In article <NIX.91May2231654@valis.asd.sgi.com> nix@asd.sgi.com (Sold to the highest Buddha) writes:
	   It seems to me that a language with a good type inference
   algorithm and optional type constraints provided by the programmer
   should be able to do this in many cases, eliminating type tags when
   they aren't necessary.  If you're a static typing fan, you tell the
   compiler to whine at you if it can't optimize out all type tags at
   compile time, and you have to provide extra type information to get
   the code to compile.

	   Is there any reason why this can't be done?  Are there any
   "dynamically typed" languages that do this?

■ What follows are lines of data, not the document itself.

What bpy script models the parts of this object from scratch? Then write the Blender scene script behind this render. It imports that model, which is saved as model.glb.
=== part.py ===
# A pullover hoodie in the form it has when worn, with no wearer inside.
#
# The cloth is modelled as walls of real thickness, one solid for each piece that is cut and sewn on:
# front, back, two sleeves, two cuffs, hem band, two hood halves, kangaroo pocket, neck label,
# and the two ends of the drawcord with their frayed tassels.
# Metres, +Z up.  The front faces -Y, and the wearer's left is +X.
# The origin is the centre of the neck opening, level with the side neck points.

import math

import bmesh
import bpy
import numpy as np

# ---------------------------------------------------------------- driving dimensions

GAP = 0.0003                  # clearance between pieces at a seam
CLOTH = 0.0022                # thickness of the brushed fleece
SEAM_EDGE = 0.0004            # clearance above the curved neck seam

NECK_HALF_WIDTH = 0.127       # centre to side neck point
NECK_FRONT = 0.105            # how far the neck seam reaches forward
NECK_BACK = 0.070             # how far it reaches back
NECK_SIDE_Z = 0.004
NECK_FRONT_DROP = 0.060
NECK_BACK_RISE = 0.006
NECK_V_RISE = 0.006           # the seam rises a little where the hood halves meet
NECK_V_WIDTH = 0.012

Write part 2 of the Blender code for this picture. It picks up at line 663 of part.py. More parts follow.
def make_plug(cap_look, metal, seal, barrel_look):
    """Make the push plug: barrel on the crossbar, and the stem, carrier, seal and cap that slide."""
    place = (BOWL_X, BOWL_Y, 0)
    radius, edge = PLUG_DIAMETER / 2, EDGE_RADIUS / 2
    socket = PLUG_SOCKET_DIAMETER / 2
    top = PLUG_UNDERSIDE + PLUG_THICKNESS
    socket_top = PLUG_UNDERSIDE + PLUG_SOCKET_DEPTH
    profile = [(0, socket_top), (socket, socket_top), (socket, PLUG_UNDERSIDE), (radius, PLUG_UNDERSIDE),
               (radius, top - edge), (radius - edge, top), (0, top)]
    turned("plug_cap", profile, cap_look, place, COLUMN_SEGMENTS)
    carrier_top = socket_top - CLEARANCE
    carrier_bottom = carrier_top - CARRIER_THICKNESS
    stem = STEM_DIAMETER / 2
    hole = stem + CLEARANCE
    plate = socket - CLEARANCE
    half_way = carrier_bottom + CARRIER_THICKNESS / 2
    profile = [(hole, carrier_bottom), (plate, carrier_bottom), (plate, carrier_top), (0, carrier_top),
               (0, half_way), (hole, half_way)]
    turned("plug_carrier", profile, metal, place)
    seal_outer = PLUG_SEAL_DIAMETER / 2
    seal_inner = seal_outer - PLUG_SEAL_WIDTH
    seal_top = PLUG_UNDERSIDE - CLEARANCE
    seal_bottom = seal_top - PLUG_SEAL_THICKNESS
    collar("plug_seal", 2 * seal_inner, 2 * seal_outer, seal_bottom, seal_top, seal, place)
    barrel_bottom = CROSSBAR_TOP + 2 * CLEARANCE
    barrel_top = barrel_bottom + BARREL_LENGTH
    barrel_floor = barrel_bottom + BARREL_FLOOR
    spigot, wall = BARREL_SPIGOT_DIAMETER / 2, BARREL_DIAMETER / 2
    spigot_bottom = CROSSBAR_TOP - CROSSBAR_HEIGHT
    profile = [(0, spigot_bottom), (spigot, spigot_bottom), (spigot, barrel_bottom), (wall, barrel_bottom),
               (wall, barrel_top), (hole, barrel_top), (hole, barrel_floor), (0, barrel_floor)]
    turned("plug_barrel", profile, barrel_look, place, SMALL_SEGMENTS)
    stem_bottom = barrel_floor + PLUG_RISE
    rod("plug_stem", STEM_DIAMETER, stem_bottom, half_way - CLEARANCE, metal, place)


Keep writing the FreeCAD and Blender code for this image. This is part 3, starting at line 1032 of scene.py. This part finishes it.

Your preceeding wish list sounds like a design document for CMU's
"Python" Commom Lisp compiler.  I can't vouch for it personally,
(am eagerly awaiting a SunOS version) but the user's manual and compiler
design notes (FTP-able from CMU) look promising.

   Nix Thompson		nix@sgi.com		...!uunet!sgi!nix



--
-- Steve Olson
-- MIT Lincoln Laboratory
-- olson@juliet.ll.mit.edu
--

rockwell@socrates.umd.edu (Raul Rockwell) (05/03/91)

Stephen P Spackman
> > DYNAMIC typing uses tags always

Nix Thompson		
> ... unless the typing can be completely determined at compile time,
> and the tags can be optimized out.

> Is there any reason why this can't be done?  Are there any
> "dynamically typed" languages that do this?

The compiler I use does this almost all the time.  However, it is
mostly used for compiling "leaf" functions to be used in an
interpreted environment.  Basically, its only purpose is to cut out
interpreter overhead (including type-checking) for problems that
involve a lot of little operations on the same piece of data.

The interpreter has better performance in other problem domains.
(the sort of optimizations compilers do IS a tradeoff...).